### The task
Begin with the first line of the listing and quote every line through the one containing "head, in millimetres."; give only those lines.
========================================================================
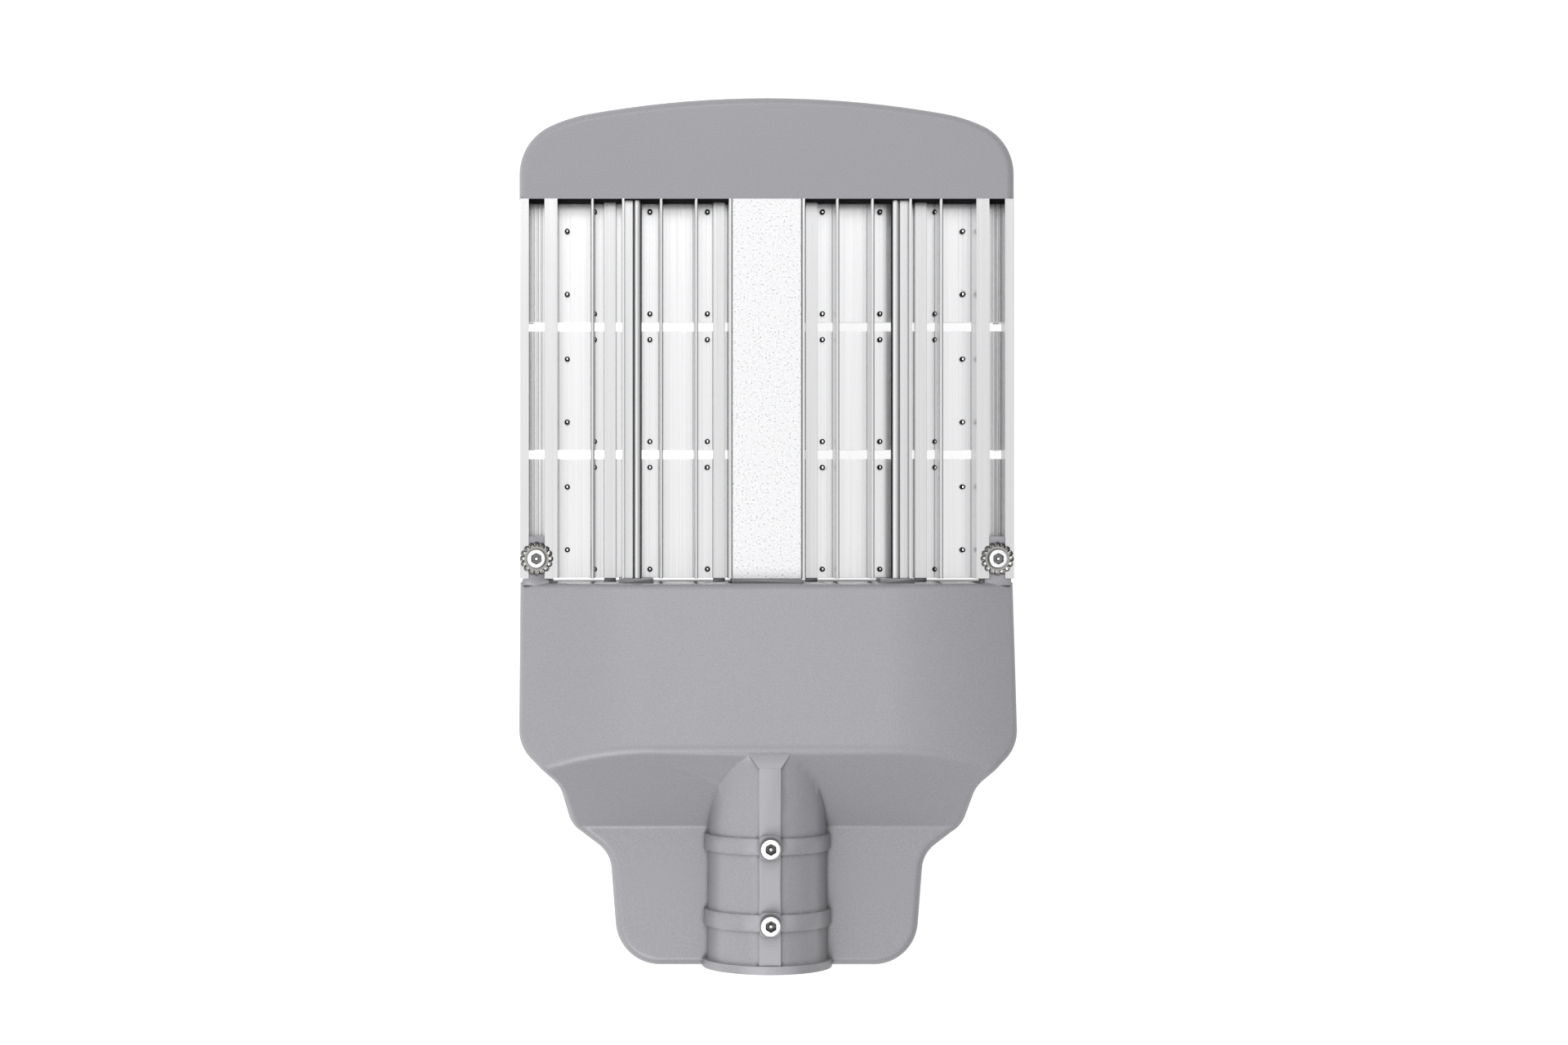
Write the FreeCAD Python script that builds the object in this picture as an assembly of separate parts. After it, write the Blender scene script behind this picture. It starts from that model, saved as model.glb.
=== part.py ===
"""LED street light head, in millimetres.

The origin is on the axis of the arm socket, at its mouth. +Y runs along the lamp towards the front cap,
+X across it and +Z up to the sky. Fin tops, centre strip and front cap are level with the socket's axis,
and the lamp faces the road with its open side at BOTTOM_Z.
"""

import FreeCAD, Part
import math
import os

from FreeCAD import Vector

os.makedirs("parts", exist_ok=True)

# Levels
TOP_Z = 0.0
BOTTOM_Z = -46.0

# Fits
SEAT_GAP = 0.05
SIDE_GAP = 0.2
THREAD_GAP = 0.05
HOLE_GAP = 0.25

# Sides of the prisms that stand for small or hidden round things
SCREW_SIDES = 6
HOLE_SIDES = 8
HEAD_SIDES = 20

# Extruded heatsinks, one each side of the wireway
SINK_REAR_Y = 235.1
SINK_LENGTH = 231.1
SINK_HALF_WIDTH = 150.2
BASE_DEPTH = 28.0
BASE_THICKNESS = 5.0
FLANGE_THICKNESS = 2.5
RIM_OVERHANG = 1.7
RIM_WALL = 2.5
RIM_FLANGE = 5.4
SLOT_OPENING = 9.5
INNER_FLANGE = 7.9
INNER_WEB = 2.5
FOOT_WIDTH = 7.2
FIN_WIDTH = 2.0
FIN_X = (42.95, 64.3, 106.1)
FIRST_FIN_X = 22.35
FIRST_FIN_WIDTH = 1.5
PORT_X = (28.45, 95.6)
PORT_RIB_WIDTH = 7.2
PORT_RIB_HEIGHT = 8.0
PORT_RADIUS = 2.1
TALL_WALL_X = 87.4
TALL_WALL_WIDTH = 1.4
SHELF_DROP = 8.0
SHELF_WIDTH = 5.0
SHELF_THICKNESS = 2.2
TUBE_RADIUS = 2.9
TUBE_BORE = 1.6
FLOOR_RIBS = 7
FLOOR_RIB_HEIGHT = 0.4
FLOOR_RIB_WIDTH = 0.7
SAW_SLOT = 5.55
SECTIONS = 3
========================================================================
### Response to the exercise
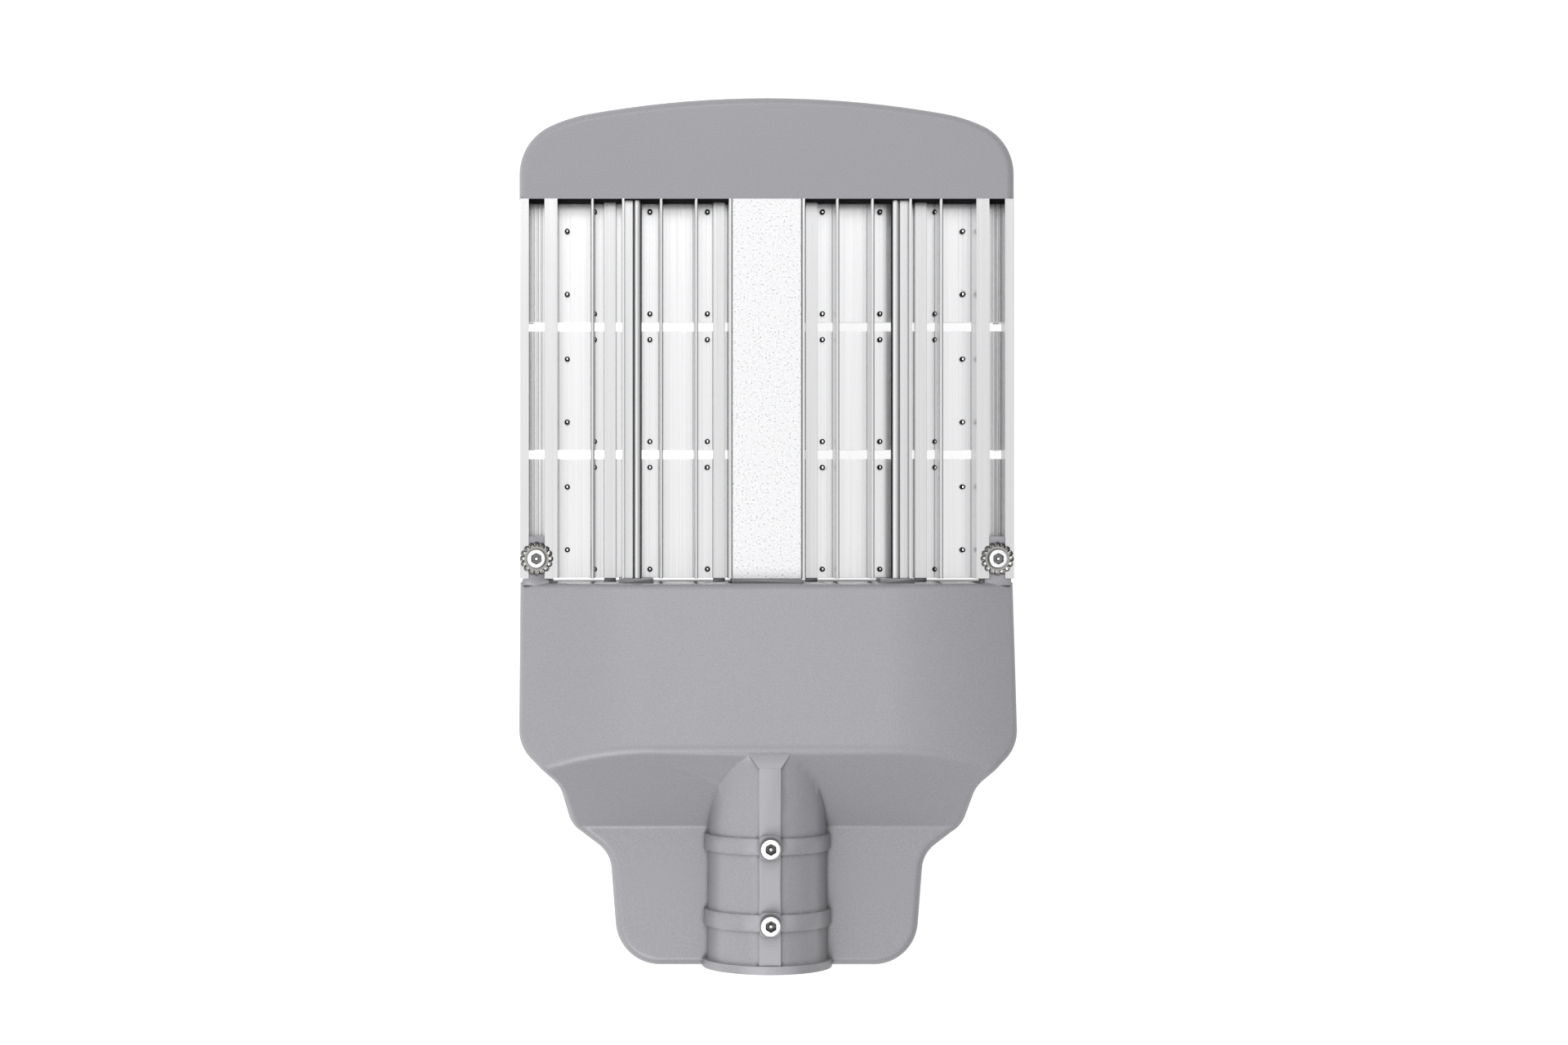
Write the FreeCAD Python script that builds the object in this picture as an assembly of separate parts. After it, write the Blender scene script behind this picture. It starts from that model, saved as model.glb.
=== part.py ===
"""LED street light head, in millimetres.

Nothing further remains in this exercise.